I struggled to survive the year before coming here, and after arrival I had to hone various

skills, and the one that has proven to be most valuable is seeing through the differences, but I am still not able to do that all the time. With the kids, I see an innocence and sort of purity and they bring out my best nature many times. I think my life here can be an

example to the kids that we are all humans, we are the family of man –

all of us, like it or not – we are much more alike than different. I think long and hard about what and how to teach the kids outside of language – this applies to my college students too – even more so. If we all understand each other a little better, the world will be a little better, and if we make the world a better place in our own small way, we can change the future.

So as not to end on a sweet and sour note, here is a great quote from

Dr. Martin Luther King.

Every man must decide whether he will walk in the light of creative

altruism or in the darkness of destructive selfishness.

From the stormy southlands of East Asia,

Happy Mondays

We have been getting rain everyday here in the tropics, which makes the neighborhood all the more dank and soggy. There is a festival of aromas whirling around here. We are in the western province of Canton – which is actually Guang – so Guangxi (xi-west, and Guangdong (dong-east). And the Cantonese are famous for their cooking. All Chinatowns in the US are full of Cantonese. So we have savory cooking aromas, mixed with fermented trash, random urine territorial markings (vermin and children), and not so great sewage systems mixing into an odiferous amalgamation of stank.

I have been trying to get my mind around a way to turn the tables on the “greed is good” types and maybe like John Steinbeck and others, see the workin people as the paradigm. There should be a celebration of those who do their job, day by day and represent the honorable character of society. This is something I have been pondering a lot lately, as I see the chasm growing between us and the miniscule minority of moneyed misanthropes – sorry I was channeling Spiro Agnew there for a second.

From the land of tainted milk and fake honey

August

rounding second

I taught the kids baseball and offered up some beautiful slow balls for them to slam – soft- squeezable rubber ball, so at least I didn’t lose the ball. I had trouble explaining to them through my interpreter, who has little understanding of sports in general let alone baseball, that I needed some fielders and a catcher. The tropical sun beat the older kids back into the classroom. Little kids are made of stronger stuff, and are more creative – the education system grinds them down so they can fit into those one-size-fits-all

square holes.

Hong’s reunion was fun. I got to meet her old classmates and some teachers, and they were as welcoming as possible. I was treated like a minor celeb, as the first foreigner many had met, and definitely the first one to show up at their shindig. Hong’s English teacher was a doll, and history teacher was very funny. Older brother said history teacher gets hammered at reunions, as everyone had many of the same teachers. Hong hadn’t seen some of them for 25 years. We ate a lot of good food, some too unusual for me, but I tried everythingand had some wine and the Chinese equivalent of sour mash – Baijio – means “white liquor”. It is truly 60-80 proof fire water – so I had one shot with the guy who was very kind to Hong.

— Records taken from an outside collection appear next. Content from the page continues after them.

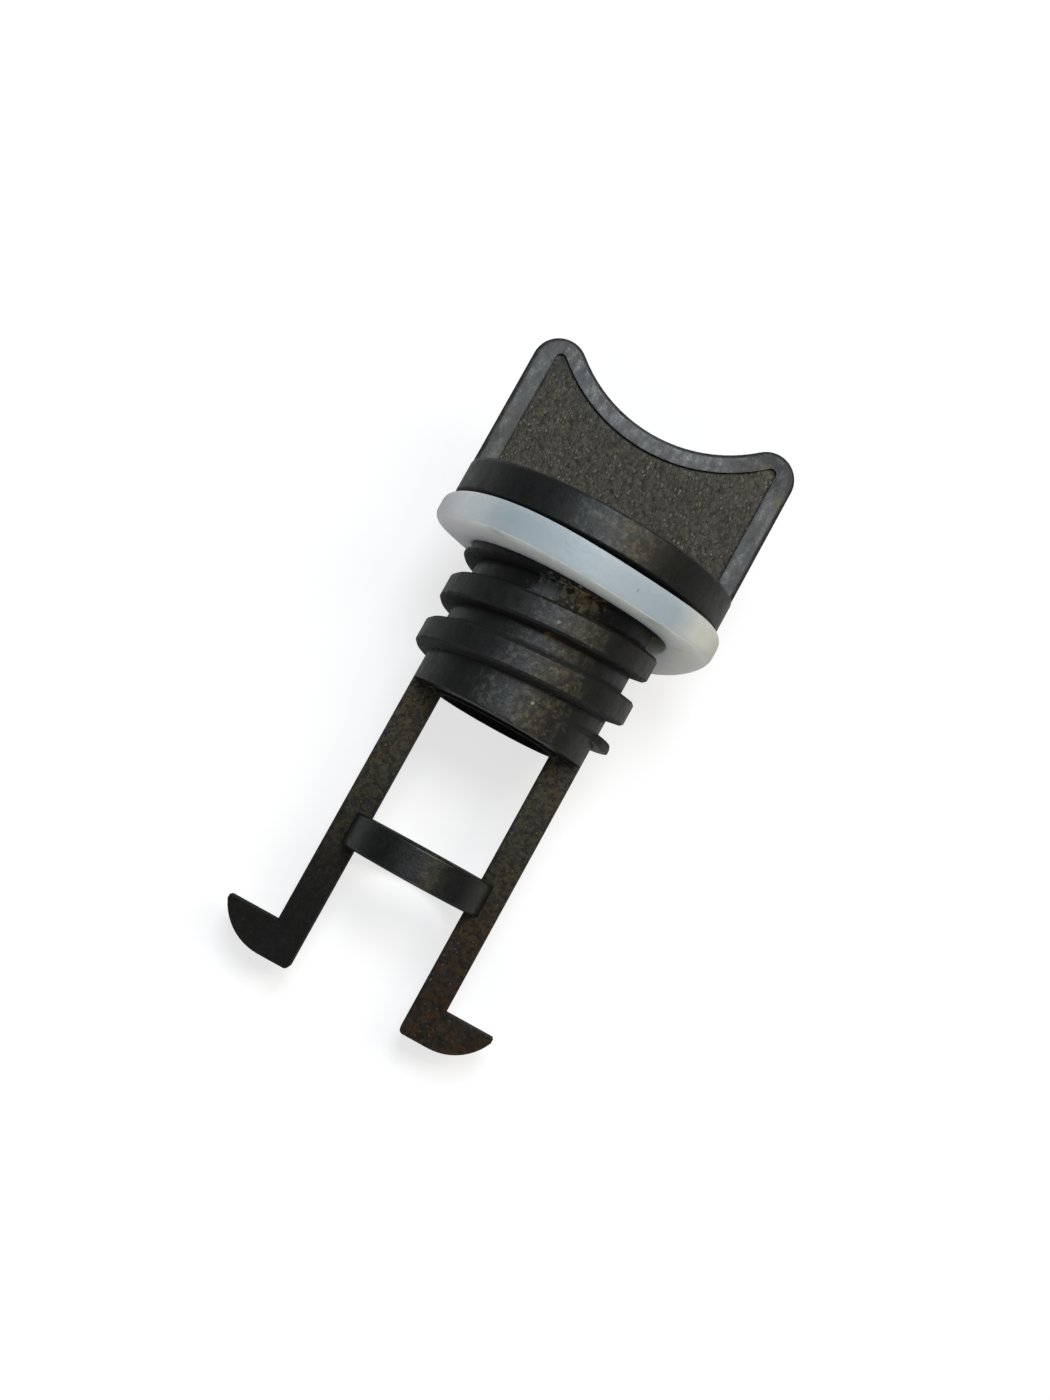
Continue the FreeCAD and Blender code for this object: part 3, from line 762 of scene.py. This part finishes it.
def makeFlashNub():
    width, height, length = flashNub["size"]
    x, y, z = flashNub["place"]
    points = []
    for ring in range(flashNub["rings"]):
        around = math.pi * (ring + 0.5) / flashNub["rings"]
        for step in range(flashNub["steps"]):
            angle = math.tau * step / flashNub["steps"]
            ragged = 1 + flashNub["ragged"] * math.sin(flashNub["lobes"] * angle + ring)
            points.append(onPlug(x + width * math.sin(around) * math.cos(angle) * ragged,
                                 y - height * math.cos(around),
                                 z + length * math.sin(around) * math.sin(angle) * ragged))
    faces = tubeFaces(flashNub["rings"], flashNub["steps"])
    makePiece("flash_nub", points, faces, plugPlastic)


makeThreadStart()
makeFlashNub()
print("plug finished")


# Milky washer: a soft ring that hangs a little bent under the flange
washer = {
    "outer": 15.785,
    "inner": 11.12,
    "thick": 2.99,
    "frontRound": 0.14,
    "endRound": 1.0,                          # larger where the ring is seen end on
    "endPower": 5,                            # how narrow the rounder stretches at both ends are
    "innerRound": 0.2,
    "shift": (0.12, -0.04),
    "drop": 1.32,
    "tiltAcross": -0.027,
    "tiltBack": -0.043,
    "sag": (0.404, -0.456, 0.333, 0.084),     # how the ring bends: cos 2a, sin 2a, cos 3a, sin 3a
    "sagRadius": 15.0,
    "dish": 0.30,                             # the hole's front left edge hangs this much lower
    "dishAngle": 225.0,
    "stepsRound": 192,
    "stepsCorner": 6,
    "stepsFlat": 6,
}
# The rubber's colours hold painted light and shade: paler at the ends and the back and brighter on the
# downward faces, as if lit through from behind, and darker in the middle of the front
rubber = {
    "milk": (0.37, 0.43, 0.47, 1),
    "backlitPale": (0.74, 0.77, 0.77, 1),
    "cream": (0.76, 0.74, 0.63, 1),
    "under": (0.74, 0.79, 0.75, 1),
    "underLeft": (0.90, 0.93, 0.91, 1),
    "underRight": (0.95, 0.93, 0.83, 1),
    "slate": (0.40, 0.46, 0.48, 1),
    "stain": (0.33, 0.24, 0.12, 1),
    "pit": (0.08, 0.08, 0.09, 1),
    "crystal": (0.9, 0.92, 0.92, 1),
}
rubberSpots = [
    # colour, centre and stretch in mm, size in mm, raggedness, strength
    # painted shade: darker patches at the front of the lower face, where the dark plug lies behind
    ("slate", (-8.6, -12.4, -3.9), (1.3, 1.0, 1.5), 1.2, 0.3, 0.55),
    ("slate", (9.3, -12.0, -4.3), (1.5, 1.5, 1.5), 1.5, 0.3, 0.5),
    ("stain", (11.2, -7.2, -4.5), (0.5, 1.2, 1.5), 0.6, 1.0, 0.5),
    ("stain", (12.2, -3.0, -4.5), (0.8, 2.0, 1.5), 0.7, 1.2, 0.28),
    ("pit", (5.85, -14.7, -2.67), (0.7, 1.0, 1.3), 0.2, 0.1, 0.6),
]
rubberRamps = {
    "leftEnd": (-8.0, -14.0),
    "rightEnd": (9.5, 14.5),
    "back": (-4.0, 6.0),
    "under": (0.55, 0.9),                     # how squarely a face looks down the plug
}
rubberNoises = {
    "cloud": (0.5, 3.0, 0.5),
    "dimples": (1.2, 4.0, 0.6),
}
rubberFinish = {
    "grain": {"Scale": 1.8, "Specks": 0.4},
    "strayReach": 2.0,
    "frostShare": 0.3,
    "roughness": 0.36,
    "cloudRoughness": 0.16,
    "dimpleDepth": 0.04,
    "grainDepth": 0.05,
    "scatter": (1.0, 1.0, 0.85),              # how far red, green and blue travel inside
    "scatterDepth": 5.0,                      # mm
}


# Closed outline of the ring's section as (radius, level) pairs, level 0 at the top
def washerProfile(angle):
    end = abs(math.cos(angle)) ** washer["endPower"]
    outerRound = washer["frontRound"] + (washer["endRound"] - washer["frontRound"]) * end
    innerRound, deep = washer["innerRound"], washer["thick"]
    outer, inner = washer["outer"] - outerRound, washer["inner"] + innerRound
    corners = [(outer, -outerRound, outerRound, 90), (outer, outerRound - deep, outerRound, 0),
               (inner, innerRound - deep, innerRound, -90), (inner, -innerRound, innerRound, -180)]
    parts = washer["stepsCorner"]
    arcs = []
    for radius, level, corner, first in corners:
        turns = [math.radians(first - 90 * part / parts) for part in range(parts + 1)]
        arcs.append([(radius + corner * math.cos(turn), level + corner * math.sin(turn)) for turn in turns])
    outline = []
    for arc, following in zip(arcs, arcs[1:] + arcs[:1]):
        outline += arc
        start, stop = arc[-1], following[0]
        for part in range(1, washer["stepsFlat"]):
            share = part / washer["stepsFlat"]
            outline.append(tuple(a + (b - a) * share for a, b in zip(start, stop)))
    return outline


# Level of the ring's upper face at a place on it, in the plug's mm
def washerSag(radius, angle):
    twoCos, twoSin, threeCos, threeSin = washer["sag"]
    share = radius / washer["sagRadius"]
    level = washer["tiltAcross"] * radius * math.cos(angle) + washer["tiltBack"] * radius * math.sin(angle)
    level += share ** 2 * (twoCos * math.cos(2 * angle) + twoSin * math.sin(2 * angle))
    level += share ** 3 * (threeCos * math.cos(3 * angle) + threeSin * math.sin(3 * angle))
    inwards = (washer["outer"] - radius) / (washer["outer"] - washer["inner"])
    level -= washer["dish"] * inwards * (1 + math.cos(angle - math.radians(washer["dishAngle"]))) / 2
    return level - washer["drop"]


def makeRubber():
    material, tree, shader = startMaterial("milkyRubber")
    spot = useGroup(tree, plugPlace)
    place = spot["Place"]
    cloud = noise(tree, place, *rubberNoises["cloud"])
    grain = useGroup(tree, mouldGrain, {"Place": place, **rubberFinish["grain"]})
    along = calc(tree, "ADD", spot["X"], wander(tree, cloud, rubberFinish["strayReach"]))
    leftEnd = soften(tree, along, *rubberRamps["leftEnd"])
    rightEnd = soften(tree, along, *rubberRamps["rightEnd"])
    back = soften(tree, spot["Y"], *rubberRamps["back"])
    normal = addNode(tree, "ShaderNodeTexCoord").outputs["Normal"]
    facesDown = soften(tree, vectorCalc(tree, "DOT_PRODUCT", normal, -plugUp), *rubberRamps["under"])
    # painted light and shade of light through the rubber: paler ends and back, brighter downward faces
    wall = mixColor(tree, calc(tree, "MAXIMUM", leftEnd, back), rubber["milk"], rubber["backlitPale"])
    wall = mixColor(tree, rightEnd, wall, rubber["cream"])
    under = mixColor(tree, leftEnd, rubber["under"], rubber["underLeft"])
    under = mixColor(tree, rightEnd, under, rubber["underRight"])
    color = mixColor(tree, facesDown, wall, under)
    frosted = allOf(tree, leftEnd, grain["Speck"], rubberFinish["frostShare"])
    color = mixColor(tree, frosted, color, rubber["crystal"])
    color = addSpots(tree, place, color, rubberSpots, rubber)
    tree.links.new(color, shader.inputs["Base Color"])
    cloudRough = calc(tree, "MULTIPLY", cloud, rubberFinish["cloudRoughness"])
    tree.links.new(calc(tree, "ADD", cloudRough, rubberFinish["roughness"]), shader.inputs["Roughness"])
    dimples = noise(tree, place, *rubberNoises["dimples"])
    dimples = calc(tree, "MULTIPLY", dimples, rubberFinish["dimpleDepth"])
    grainHeight = allOf(tree, leftEnd, grain["Height"], rubberFinish["grainDepth"])
    addBump(tree, shader, calc(tree, "ADD", dimples, grainHeight))
    shader.inputs["Subsurface Weight"].default_value = 1.0
    shader.inputs["Subsurface Radius"].default_value = rubberFinish["scatter"]
    shader.inputs["Subsurface Scale"].default_value = rubberFinish["scatterDepth"] * mm
    return material


def makeWasher():
    shiftX, shiftY = washer["shift"]
    points = []
    for step in range(washer["stepsRound"]):
        angle = math.tau * step / washer["stepsRound"]
        outline = washerProfile(angle)
        for radius, level in outline:
            x = radius * math.cos(angle) + shiftX
            y = radius * math.sin(angle) + shiftY
            point = onPlug(x, y, level + washerSag(radius, angle))
            point.z = max(point.z, 0.0)       # flat spot where it rests on the floor
            points.append(point)
    faces = bridgeRings(washer["stepsRound"], len(outline), True)
    softWasher = makePiece("soft_washer", points, faces, makeRubber())
    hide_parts("sealing_washer")


makeWasher()
print("washer finished")


# Pale floor that keeps the shadow, and a soft studio round it
studio = {
    "floorHalf": 4.0,
    "floorPaint": 0.34,
    "floorGlow": 0.70,                        # white that only the camera sees on the floor
    "glossShare": 0.35,                       # how much of it shows in reflections
    "sky": 0.14,                              # light from all sides on the object
}
lamps = [
    # name, colour, radiance in W/m2/sr, seat in metres, width and length in metres
    ("coolSoftbox", (0.86, 0.94, 1.0), 12.5, (-0.02, 0.14, 0.62), 0.20, 0.30),
    ("warmSoftbox", (1.0, 0.92, 0.78), 7.0, (0.24, 0.13, 0.57), 0.18, 0.30),
    ("hookSideFill", (1.0, 1.0, 1.0), 2.4, (0.05, -0.55, 0.27), 0.40, 0.30),
]


def makeFloor():
    half = studio["floorHalf"]
    mesh = bpy.data.meshes.new("floor")
    corners = [(-half, -half, 0), (half, -half, 0), (half, half, 0), (-half, half, 0)]
    mesh.from_pydata(corners, [], [(0, 1, 2, 3)])
    floor = bpy.data.objects.new("floor", mesh)
    bpy.context.scene.collection.objects.link(floor)
    material, tree, shader = startMaterial("floorPaper")
    paint = studio["floorPaint"]
    shader.inputs["Base Color"].default_value = (paint, paint, paint, 1)
    shader.inputs["Roughness"].default_value = 1.0
    shader.inputs["Specular IOR Level"].default_value = 0.0
    shader.inputs["Emission Color"].default_value = (1, 1, 1, 1)
    rays = addNode(tree, "ShaderNodeLightPath").outputs
    seen = calc(tree, "MAXIMUM", rays["Is Camera Ray"], rays["Is Transmission Ray"])
    seen = calc(tree, "MAXIMUM", seen, calc(tree, "MULTIPLY", rays["Is Glossy Ray"], studio["glossShare"]))
    tree.links.new(calc(tree, "MULTIPLY", seen, studio["floorGlow"]), shader.inputs["Emission Strength"])
    mesh.materials.append(material)


def makeWorld():
    world = bpy.data.worlds.new("studioWorld")
    world.use_nodes = True
    bpy.context.scene.world = world
    tree = world.node_tree
    tree.nodes.clear()
    rays = addNode(tree, "ShaderNodeLightPath").outputs
    shown = calc(tree, "MAXIMUM", rays["Is Camera Ray"], rays["Is Transmission Ray"])
    strength = mixValue(tree, shown, studio["sky"], 1.0)
    background = addNode(tree, "ShaderNodeBackground", {"Color": (1, 1, 1, 1), "Strength": strength})
    output = addNode(tree, "ShaderNodeOutputWorld")
    tree.links.new(background.outputs[0], output.inputs["Surface"])


def makeLamp(name, color, radiance, seat, width, length):
    data = bpy.data.lights.new(name, "AREA")
    data.shape = "RECTANGLE"
    data.size = width
    data.size_y = length
    data.color = color
    data.energy = radiance * math.pi * width * length
    lamp = bpy.data.objects.new(name, data)
    bpy.context.scene.collection.objects.link(lamp)
    lamp.location = seat
    lamp.rotation_euler = (-Vector(seat)).to_track_quat("-Z", "Y").to_euler()


makeFloor()
makeWorld()
for lamp in lamps:
    makeLamp(*lamp)
bpy.context.scene.view_settings.view_transform = "Standard"
print("studio lit")
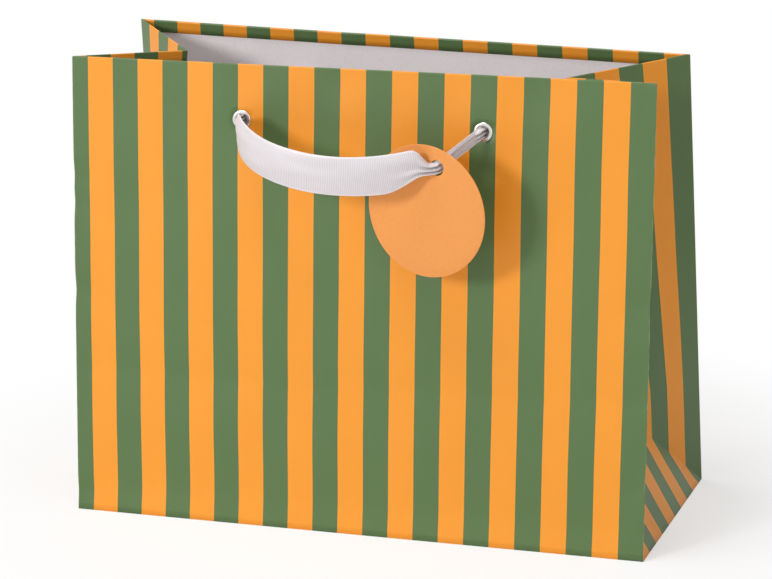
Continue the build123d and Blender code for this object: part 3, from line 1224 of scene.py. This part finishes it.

The next day we walked up a mountain – a Chinese traditional way to show you are not out to pasture yet. Well, it was a small mountain, and there is a paved path – but the sun was fierce and hot. On the way down we walked through an old neighborhood. The hotel guard told us to move the car closer to the hotel, because there are often fight in the parking lots and on the streets at night after a belly full of beer.

There seems to be no end to the shadowy technological circumcision of solitude being conducted by all manner of acronymed agencies. I am sure everything I write, say or

read digitally has been captured and preserved, and I cannot understand how it is authorized by We the People – Happy Orwell Day – a day late. I do love our land so much – I am red-white-and-blue through and through.